Jornal Estado de Minas

Antigos símbolos do Brasil renascem nos protestos das ruas

Bandeira, hino e cores nacionais ressurgem nas ruas das cidades de todo o país como ferramentas de protesto

Maria Clara Prates
Manifestantes pintam os rostos com as cores do Brasil, antes do protesto que aconteceu ontem no Rio por melhor qualidade no transporte, contra a violência policial e a corrupção - Foto: Sérgio Moraes/Reuters
Os protestos que tomam conta das ruas de todo o país há uma semana estão fazendo renascer símbolos brasileiros que andaram esquecidos desde o período da ditadura militar, como o Hino Nacional, a Bandeira do Brasil e as cores oficiais: o verde e o amarelo. Jovens responsáveis pela mobilização, que reivindica melhorias no transporte público, saúde, educação e cobra o combate efetivo à corrupção, entoaram várias vezes e com desenvoltura a complicada letra do hino.
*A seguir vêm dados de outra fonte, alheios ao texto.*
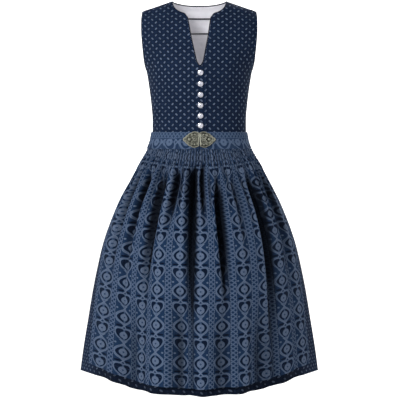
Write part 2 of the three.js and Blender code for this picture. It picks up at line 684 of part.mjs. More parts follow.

E ontem, mais uma vez, torcedores que acompanhavam o jogo no Maracanã, entre Espanha e Haiti, cantaram sozinhos e depois lançaram mão de uma das palavras de ordem mais comuns nos tempos de chumbo: “O povo unido jamais será vencido”. Com esse slogan, usado pelos opositores do regime, a legião de jovens tem lançado mão nos protestos de cartazes com dizeres do hino como: “Verás que um filho teu não foge à luta”, que serviu aos militares durante a ditadura. Uma mistura que tem deixado desorientados até os mais atentos observadores.





O sociólogo Rudá Ricci, mestre em ciências políticas e doutor em ciências sociais, adverte que tudo que vem acontecendo é muito novo e não pode ser compreendido plenamente em apenas uma semana. Ele não acredita, no entanto, que a valorização dos símbolos nacionais pela juventude possa ser interpretado a apenas como um sentimento ufanista. Para Rudá, o que os jovens – dos quais 70% nunca tinham participado de qualquer tipo de reivindicação – querem demonstrar é que “gostam do Brasil, mas não são bobos”. “Eles sabem que o Brasil tem dinheiro e que tem investido em coisas erradas, como estádios de futebol, aeroportos, em detrimento de educação, saúde e transporte”, diz. O sociólogo diz ainda que cantar o Hino Nacional em massa pode ser também uma forma de aplacar a repressão policial. “Desde as décadas de 1960 e 1970 existe uma técnica de gritar palavras de ordem para serem repetidas em ondas pela multidão. Esses jovens aprenderam muito rápido a ocupar as ruas e hoje fazem isso, só que usando o hino”, explica.

Colcha

Para explicar essa colcha de retalho em que se transformaram os protestos que pipocam por todo o país, é preciso entender que os jovens que ocupam as ruas hoje não formam uma “massa”, com um ideal único. Segundo Rudá, são grupos que se juntam para protestar com bom humor, rebeldia e irreverência, características típicas do povo brasileiro. “Estou chamando esses protestos de carnavalização da política, porque não têm um único ideal, como derrubar a ditadura, por exemplo. Alguns estudantes que ocupam o espaço público estão ali simplesmente porque foram convidados por um amigo”, analisa. Ele lembra que uma das palavras de ordem muito usadas nos protestos de hoje é “O gigante acordou” ou o “Gigante não está adormecido”, que remete a uma propaganda de uísque importado. Isso sem nenhuma preocupação, de em seguida, gritar frases do Hino Nacional. “Não podemos dizer que isso é nacionalismo. A verdade é que esses símbolos vêm sendo retomados em defesa do país, desde que os caras-pintadas tomaram as ruas em defesa do impeachment do então presidente Fernando Collor de Melo, em 1992.